Nor would it have been easy, even had the warning of our political agents received full attention, to arrange for the interception of Botha in addition to the other pre-occupations of the time. Buller had two Cavalry brigades on the northern flank, but they were scattered over a long series of posts. A few hundred mounted riflemen were with the central Infantry column on the railway; but most of the remaining mounted troops, in two columns composed of 1,000 mounted riflemen under Hutton, and 3,000 Cavalry and mounted riflemen under French, both well supplied with guns and auxiliary troops, had been employed since the 8th in marching on parallel routes through the mountains on the southern flank in order to clear this side for the central advance of the Infantry up the railway. On September 13 both arrived at their respective goals—Hutton at Kaapsche Hoop, French at Barberton, the terminus of a small branch railway.
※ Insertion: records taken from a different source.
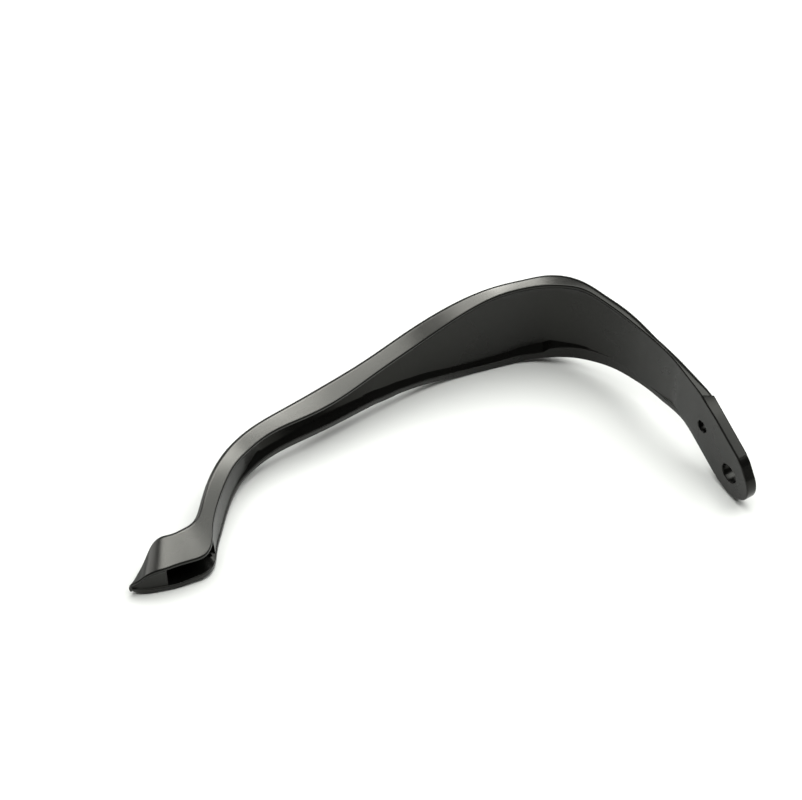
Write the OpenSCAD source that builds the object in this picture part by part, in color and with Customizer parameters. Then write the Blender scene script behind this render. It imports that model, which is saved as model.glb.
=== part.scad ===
// Hand guard: one moulded ribbon with a C section. It starts in a closed
// end pocket, runs along a slim stem, widens into a tall curved shield and
// ends in a solid flat strap with two bores.
// Plan frame while it is drawn: X along the chord (pocket to strap), Y away
// from the rider, Z up. The finished part is tipped onto its lower rim.

/* [Wall] */
// Thickness of the two rims of the channel
wall = 2.2; // [1.6:0.1:3]
// Radius of the outer corner between web and rims
corner_r = 3; // [1:0.5:4]
// Radius of the fillet inside the channel
fillet_r = 1.6; // [0.4:0.2:2]
// Rounding of the free edge of the rims
rim_r = 0.9; // [0.3:0.1:1]

/* [End pocket] */
// Depth of the pocket, from its back wall to its mouth
pocket_depth = 19.5; // [14:0.5:21]
// Height of the pocket at its tallest
pocket_h = 20; // [14:0.5:22]

/* [Stem and shield] */
// Height of the top rim along the stem
stem_top = 23.5; // [20:0.5:27]
// Height of the top rim at the crest of the shield
shield_top = 56; // [48:0.5:60]
// How far the lower rim of the shield drops below the datum
shield_drop = 10; // [4:0.5:12]
// Depth of the rims along the stem
stem_depth = 10; // [8:0.5:13]
// Depth of the rims on the shield
shield_depth = 8; // [6:0.5:11]

/* [Mounting strap] */
// Thickness of the strap
strap_t = 6.8; // [5:0.2:8]
// Radius of the strap's end, about the large bore
strap_end_r = 14; // [11:0.5:15]
// Diameter of the large bore
large_bore_d = 10.5; // [6:0.5:14]
// Diameter of the small bore
small_bore_d = 6.5; // [4:0.5:8]
// Distance of the large bore along the strap
large_bore_u = 27.5; // [24:0.5:30]
// Height of the large bore
large_bore_z = 15.5; // [14:0.5:18]
// Distance of the small bore along the strap
small_bore_u = 4; // [2:0.5:7]
// Height of the small bore
small_bore_z = 26; // [22:0.5:30]

/* [Rest] */
// Tip of the finished part onto its lower rim, in degrees
rest_tilt = 5.2; // [0:0.1:8]

/* [Hidden] */

// Where the strap's outer face starts, its heading, and the way to its inner face
strap_at = [137.5, -64];
strap_dir = -70;
strap_in = strap_dir - 90;
// Slopes of the strap's upper and lower edges, with their heights at the start
strap_top0 = 45.5;
strap_top_slope = -0.4;
strap_low0 = 11;
strap_low_slope = -0.45;
// Upper shoulder of the strap's end
shoulder_r = 10;
shoulder_u = large_bore_u - 0.5;
shoulder_z = large_bore_z + 8.5;

// Where the web starts to thicken towards the strap, at its top and at its foot
fill_top_x = 97;
fill_low_x = 112;
fill_rate = 0.25;

// Middle of the footprint and lowest point, in the plan frame after the tip
centre = [1.35, -44.57, -9.2];

// Stations along the outer edge of the ribbon:
// x, y, heading from outer edge to rim, depth, top, foot, how far the foot leans in
stations = [
  // closed tip of the pocket
  [-148, -90.5, -113, 2.5, 7, 1.5, -0.5],
  [-145, -87.5, -110, 4.5, 10.5, 0.5, -1],
  // slanted end wall and back wall of the pocket
  [-136, -76.5, -97, 16, 16.5, -0.5, 0],
  [-124, -71.5, -93, pocket_depth, pocket_h - 1, -1, 0.5],
  [-115.5, -68.5, -70, pocket_depth - 1, pocket_h - 2, -1, 0.5],
  // corner where the pocket meets the stem
  [-111, -63.5, -32, stem_depth, stem_top - 0.5, -0.5, 0.5],
  // slim stem
  [-105, -51.5, -27, stem_depth, stem_top, 0, 0],
  [-99, -40.5, -36, stem_depth, stem_top, 0.5, 0],
  [-91, -32, -48, stem_depth, stem_top, 1.5, -0.5],
  [-71, -20, -67, stem_depth + 1, stem_top + 1, 3, -1],
  [-40, -8, -70, stem_depth + 3, stem_top + 3, 3.5, -2],
  // the stem widens into the shield
  [-17.5, 0, -71, stem_depth + 1.5, shield_top - 25, 1.5, -2],
  [4.5, 7.5, -74, stem_depth + 1, shield_top - 18, -2, -3],
  [26.5, 12, -80, shield_depth + 2, shield_top - 9, 2.5 - shield_drop, -3],
  [48.5, 14.5, -85, shield_depth, shield_top - 3.5, -shield_drop, -2],
  [72.5, 14.5, -99, shield_depth, shield_top - 1.5, 3.5 - shield_drop, -1],
  // crest of the shield
  [93, 5, -128, shield_depth - 1.5, shield_top, -1, 0],
  // flank of the shield, thickening into the strap
  [108, -11.5, -144, shield_depth - 3, shield_top - 3, 4.5, -1.5],
  [121, -33, -150, 3.5, shield_top - 6.5, 8, -1],
  [133, -55, -155, 5, 46.5, 12, 0]
];

// Smooth curve through four neighbouring stations
function curve(a, b, c, d, t) =
  0.5 * (2 * b + (c - a) * t + (2 * a - 5 * b + 4 * c - d) * t * t
         + (3 * b - a - 3 * c + d) * t * t * t);

// Strap outline, measured along the strap
function arc_h(u, cu, r) = sqrt(max(0, r * r - (u - cu) * (u - cu)));
function strap_top(u) =
  min(strap_top0 + strap_top_slope * u,
      max(u < shoulder_u ? 99 : u > shoulder_u + shoulder_r ? 0
            : shoulder_z + arc_h(u, shoulder_u, shoulder_r),
          u < large_bore_u ? 99 : large_bore_z + arc_h(u, large_bore_u, strap_end_r)));
function strap_low(u) =
  u < large_bore_u
    ? max(strap_low0 + strap_low_slope * u, large_bore_z - strap_end_r)
    : large_bore_z - arc_h(u, large_bore_u, strap_end_r);
function strap_row(u) =
  [strap_at[0] + u * cos(strap_dir), strap_at[1] + u * sin(strap_dir),
   strap_in, strap_t, strap_top(u), strap_low(u), 0];

// Distances along the strap: even steps, then closing steps round the end
strap_us = concat(
  [for (u = [1.5 : 6.5 : 21]) u],
  [large_bore_u - 3, large_bore_u + 0.5],
  [for (q = [12 : 12 : 72]) large_bore_u + strap_end_r * sin(q)],
  [large_bore_u + strap_end_r * sin(82)]);

rows = concat(stations, [for (u = strap_us) strap_row(u)]);
curved_n = len(stations);
steps = 3;
function row(i) = rows[max(0, min(len(rows) - 1, i))];
ring_rows = concat(
  [for (i = [0 : curved_n - 1]) for (k = [0 : steps - 1])
    curve(row(i - 1), row(i), row(i + 1), row(i + 2), k / steps)],
  [for (i = [curved_n : len(rows) - 1]) row(i)]);

// Web thickness grows to the full depth where the ribbon becomes the strap
function web_top(r) = min(r[3], wall + fill_rate * max(0, r[0] - fill_top_x));
function web_low(r) = min(r[3], wall + fill_rate * max(0, r[0] - fill_low_x));

arc_n = 3;
// Section of the ribbon as [distance from the outer edge, height]
function section(r) =
  let (d = r[3], zt = r[4], zb = r[5], h = zt - zb,
       ro = min(corner_r, h / 2 - 0.2, d - 0.3),
       ri = min(rim_r, ro / 2),
       t = min(wall, 0.38 * h),
       f = min(fillet_r, (h / 2 - t) / 2),
       wt = min(web_top(r), d), wb = min(web_low(r), d),
       ft = min(f, d - wt), fb = min(f, d - wb))
  concat(
    [for (k = [0 : arc_n]) let (q = 90 * k / arc_n)
      [ro - ro * cos(q), zt - ro + ro * sin(q)]],
    [for (k = [0 : 2]) let (q = 45 * k)
      [d - ri + ri * sin(q), zt - ri + ri * cos(q)]],
    [[d, zt - t],
     [wt + ft, zt - t - 0.05 * f], [wt + 0.3 * ft, zt - t - 0.35 * f], [wt, zt - t - f],
     [wb, zb + t + f], [wb + 0.3 * fb, zb + t + 0.35 * f], [wb + fb, zb + t + 0.05 * f],
     [d, zb + t]],
    [for (k = [0 : 2]) let (q = 45 * k)
      [d - ri + ri * cos(q), zb + ri - ri * sin(q)]],
    [for (k = [0 : arc_n]) let (q = 90 * k / arc_n)
      [ro - ro * sin(q), zb + ro - ro * cos(q)]]);

// Section stood up at its station, leaning by its own amount at the foot
function placed(r) =
  [for (p = section(r))
    let (s = p[0] + r[6] * (r[4] - p[1]) / (r[4] - r[5]))
      [r[0] + s * cos(r[2]), r[1] + s * sin(r[2]), p[1]]];

pts_n = 2 * (arc_n + 1) + 6 + 8;

// The ribbon from the tip of the pocket to the end of the strap
module ribbon() {
  rings = [for (r = ring_rows) placed(r)];
  n = len(rings);
  m = pts_n;
  polyhedron(
    points = [for (g = rings) for (p = g) p],
    faces = concat(
      [[for (k = [0 : m - 1]) k]],
      [for (i = [0 : n - 2]) for (k = [0 : m - 1])
        let (k2 = (k + 1) % m)
          [i * m + k, (i + 1) * m + k, (i + 1) * m + k2]],
      [for (i = [0 : n - 2]) for (k = [0 : m - 1])
        let (k2 = (k + 1) % m)
          [i * m + k, (i + 1) * m + k2, i * m + k2]],
      [[for (k = [0 : m - 1]) n * m - 1 - k]]),
    convexity = 6);
}

// A bore square to the strap, right through it
module strap_bore(u, z, d) {
  translate([strap_at[0] + u * cos(strap_dir), strap_at[1] + u * sin(strap_dir), z])
    rotate([0, 0, strap_dir])
      translate([0, -strap_t / 2, 0])
        rotate([90, 0, 0])
          cylinder(h = strap_t + 8, d = d, center = true, $fn = 64);
}

module guard_shell() {
  color([0.05, 0.05, 0.05])
    translate([-centre[0], -centre[1], -centre[2]])
      rotate([rest_tilt, 0, 0])
        difference() {
          ribbon();
          strap_bore(large_bore_u, large_bore_z, large_bore_d);
          strap_bore(small_bore_u, small_bore_z, small_bore_d);
        }
}

guard_shell();
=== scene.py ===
import math

import bmesh
import bpy
import numpy as np
from mathutils import Matrix, Vector


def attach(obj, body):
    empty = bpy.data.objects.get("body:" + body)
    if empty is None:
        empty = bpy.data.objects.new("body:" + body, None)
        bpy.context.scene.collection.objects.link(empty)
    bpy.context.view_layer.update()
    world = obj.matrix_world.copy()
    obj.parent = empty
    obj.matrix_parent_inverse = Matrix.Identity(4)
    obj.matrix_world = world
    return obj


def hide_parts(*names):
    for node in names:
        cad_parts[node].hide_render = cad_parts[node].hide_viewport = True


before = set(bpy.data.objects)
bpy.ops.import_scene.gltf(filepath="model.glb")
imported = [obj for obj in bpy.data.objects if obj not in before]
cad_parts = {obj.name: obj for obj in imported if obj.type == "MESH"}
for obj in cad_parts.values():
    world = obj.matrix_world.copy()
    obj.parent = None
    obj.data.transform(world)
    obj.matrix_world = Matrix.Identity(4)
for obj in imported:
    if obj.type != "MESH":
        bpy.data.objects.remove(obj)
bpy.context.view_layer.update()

# ---------------------------------------------------------------- camera
# Lengths below are in millimetres until to_row() turns them into metres.
SHIFT = np.array([-1.35, 44.57, 0.46])


def make_camera():
    data = bpy.data.cameras.new("camera")
    data.sensor_fit = "HORIZONTAL"
    data.sensor_width = 36.0
    data.lens = 2361.6 * 36.0 / 802.0
    data.shift_x = 0.0
    data.shift_y = -(400.0 - 387.4) / 802.0
    data.clip_start, data.clip_end = 0.01, 50.0
    cam = bpy.data.objects.new("camera", data)
    bpy.context.scene.collection.objects.link(cam)
    pos = (np.array([-136.1, -751.8, 901.5]) + SHIFT) / 1000.0
    fwd = Vector((0.1158, 0.6398, -0.7598)).normalized()
    right = Vector((0.9791, -0.2022, -0.0210)).normalized()
    up = right.cross(fwd).normalized()
    right = fwd.cross(up).normalized()
    m = Matrix((right, up, -fwd)).transposed().to_4x4()
    m.translation = Vector(pos)
    cam.matrix_world = m
    bpy.context.scene.camera = cam


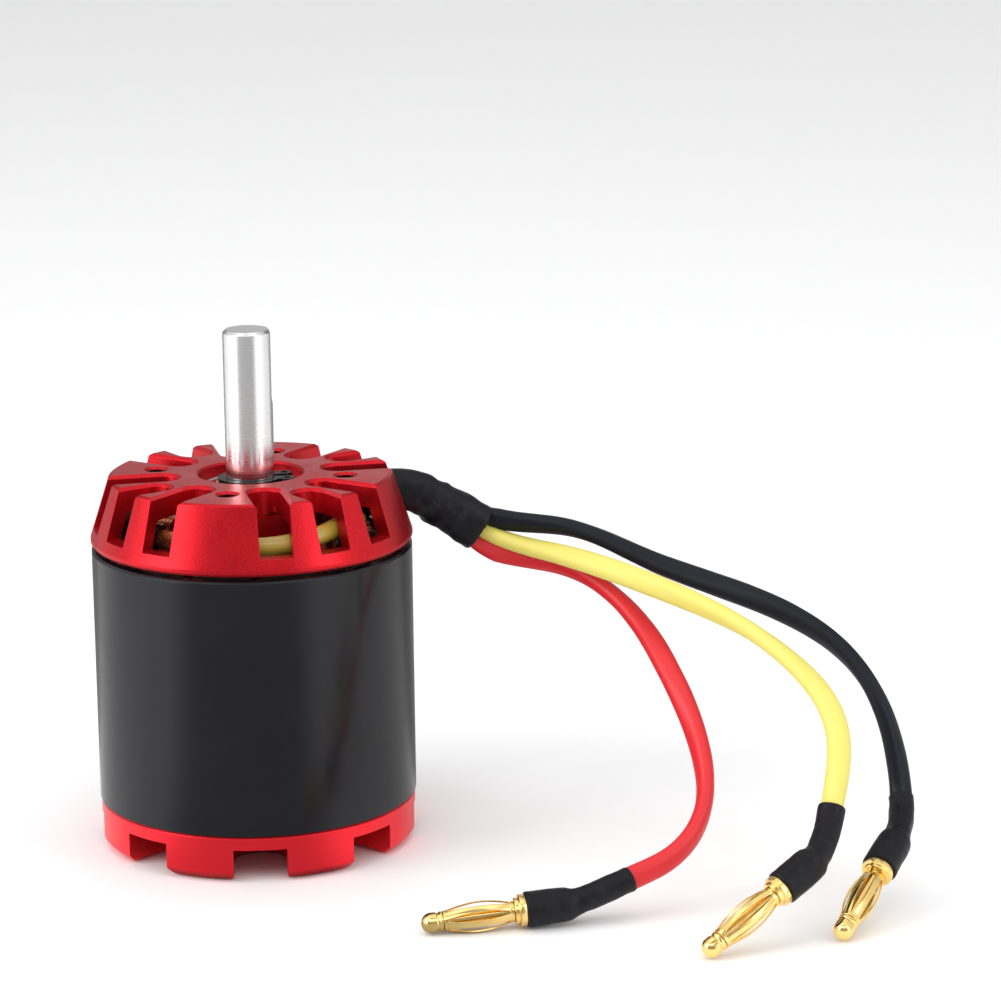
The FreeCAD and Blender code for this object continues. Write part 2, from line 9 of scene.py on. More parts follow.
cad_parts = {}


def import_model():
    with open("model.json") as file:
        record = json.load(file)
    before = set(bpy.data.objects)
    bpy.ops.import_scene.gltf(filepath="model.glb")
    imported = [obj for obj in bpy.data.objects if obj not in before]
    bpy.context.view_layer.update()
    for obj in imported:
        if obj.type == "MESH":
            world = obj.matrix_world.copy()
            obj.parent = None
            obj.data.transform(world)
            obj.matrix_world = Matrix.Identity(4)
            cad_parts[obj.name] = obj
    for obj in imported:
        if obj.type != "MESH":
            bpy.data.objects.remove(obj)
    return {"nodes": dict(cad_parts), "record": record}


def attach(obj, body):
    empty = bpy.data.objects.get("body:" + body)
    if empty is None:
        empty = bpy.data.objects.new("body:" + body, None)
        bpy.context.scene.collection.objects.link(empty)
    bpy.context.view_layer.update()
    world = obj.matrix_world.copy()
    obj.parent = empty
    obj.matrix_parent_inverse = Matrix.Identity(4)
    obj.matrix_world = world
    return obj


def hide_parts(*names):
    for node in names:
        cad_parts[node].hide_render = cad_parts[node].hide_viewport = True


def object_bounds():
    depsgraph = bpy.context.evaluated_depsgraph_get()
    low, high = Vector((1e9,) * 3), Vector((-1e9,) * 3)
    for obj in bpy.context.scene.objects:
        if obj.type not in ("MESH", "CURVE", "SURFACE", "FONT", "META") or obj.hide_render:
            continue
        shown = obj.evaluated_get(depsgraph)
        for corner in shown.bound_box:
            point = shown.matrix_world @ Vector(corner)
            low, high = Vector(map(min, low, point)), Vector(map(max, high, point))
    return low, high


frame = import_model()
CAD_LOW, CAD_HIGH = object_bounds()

MM = 0.001

# Camera and studio.
CAMERA_AT = Vector((139.8, -558.6, 132.9)) * MM
CAMERA_LOOK = Vector((-0.168, 0.958, -0.234)).normalized()
CAMERA_ROLL = math.radians(-0.6)
CAMERA_LENS = 128.5
SENSOR_WIDTH = 36.0
WORLD_LEVEL = 0.84
FLOOR_Z = CAD_LOW[2]
FLOOR_REACH = 6.0

# Parts of the motor that the materials follow, in millimetres.
MOUNT_HOLE_PCD = 32.0
MOUNT_HOLE_R = 1.65
MOUNT_PLATE_BOTTOM = -12.0
BELL_TOP = -48.0
VARNISH_SHADE_R = 22.0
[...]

Both these marches, but especially the southernmost—that of French—though they met with slight opposition, merit high praise, and were a worthy culmination of the efforts of the mounted troops during the regular war. It is true that they scarcely raise our special issue, or raise it only to afford us new evidence against the arme blanche, for the terrain—steep, wild, and intricate mountains—was as unsuitable for the exercise of that weapon as the hedge-bound plains of England. But we can afford for a moment to forget our immediate issue in admiring the staunch endurance of all the troops alike, the nerve, energy, and self-reliance of French, and the admirable staff-work which, by assuring supplies and communications, enabled him to give full rein to his soldierly instincts.